The principle of least action is often used to describe dissipative systems, in particular in the case of linear oscillators with viscous friction [26]. In this paper, we used this principle in the context of fractional calculus. In particular, we considered the concept of effective velocity for a moving material point, which was defined in terms of the Gerasimov–Caputo fractional derivative. This allowed us to take into account the heredity and nonlocality in dynamic processes of a material point with respect to the time. Using the fractional Euler–Lagrange equation, we derived the general equation of motion with Gerasimov–Caputo fractional derivatives. The equation of motion of such a form (see Equation (6)), has apparently been obtained for the first time in this paper.

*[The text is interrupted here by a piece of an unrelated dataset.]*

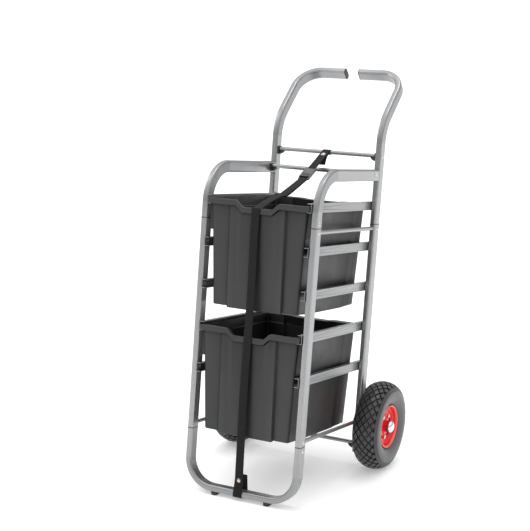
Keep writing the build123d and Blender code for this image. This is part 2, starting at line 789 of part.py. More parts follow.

In addition, we expressed the composition of the left and right fractional derivatives with origins at plus and minus infinities in terms of the Riesz potential, and constructed an explicit representation of solutions to a model equation of motion for a fractional oscillator.

It is of interest to give a detailed physical interpretation for Equations (4) and (6), and apply these equations to real physical processes. Undoubtedly, it is relevant to develop algorithms for the numerical solution of equations in the form of Equation (7). These issues should be the subjects of separate works.